If you looked closely at yesterday’s big bullish candle, you’d notice: the volume was clearly insufficient. There are two main reasons behind this: first, a chain reaction of leveraged liquidations in the derivatives market, with short positions getting wiped out and pushing the price higher; second, after a series of weekly pullbacks, there was a vacuum of sell orders above, making selling pressure thin. Even a bit of buying can drive the price up.
So, what’s the key now? Don’t rush into heavy positions.
Watch the 93880 level. If Bitcoin can hold steady there, or even push above 94000, then the rebound can be considered confirmed. Even if it pulls back 2% from there, it’ll still be consolidating in the previous high area starting with 92. If BTC continues to lead other coins upward, a medium-scale daily rebound is highly likely, targeting the 99-100 range.
But what if it can’t break through this key price range? Most likely, it will enter a period of sideways movement. Looking at the weekly chart, Bitcoin has been in a one-sided decline for over a month. History tells us that after prolonged pullbacks, the market often needs some time to consolidate sideways, waiting for a direction. During this phase, those smaller coins with bigger swings are actually worth watching—there’s room to trade whether they go up or down.

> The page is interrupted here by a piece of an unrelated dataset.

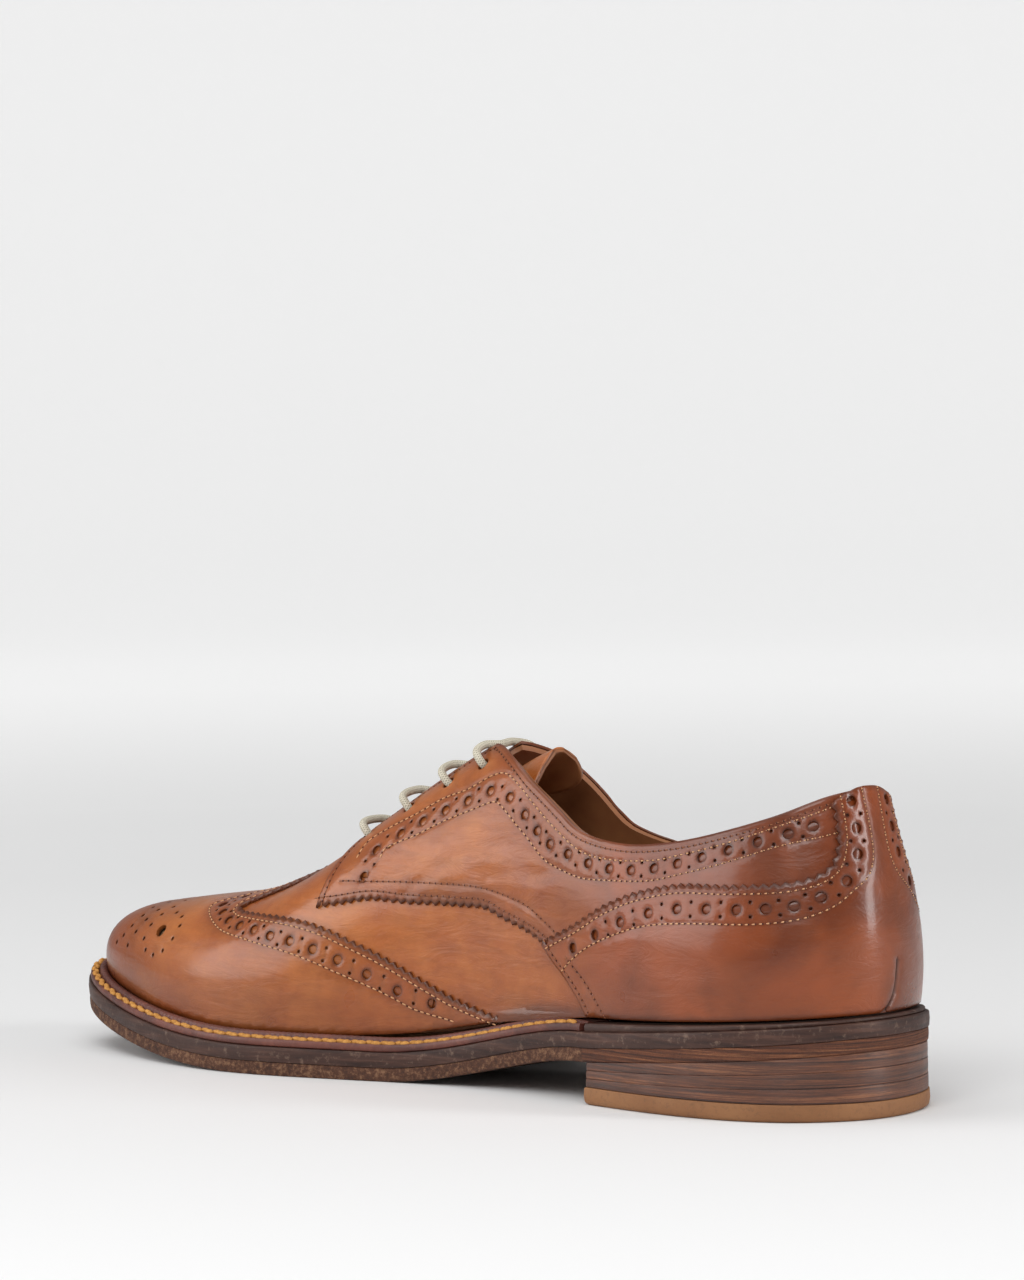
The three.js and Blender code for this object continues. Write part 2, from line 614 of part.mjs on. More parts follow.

When the market is quiet, you can actually see things more clearly. Like on December 2, when it dipped to 84000 and quickly bounced back—the head-and-shoulders bottom pattern was textbook perfect. In those moments, a sense of timing is more important than any indicator. Even the shorting opportunity near 91 was based on an accurate grasp of the market’s rhythm.
When the market is rough, staying clear-headed is more important than anything.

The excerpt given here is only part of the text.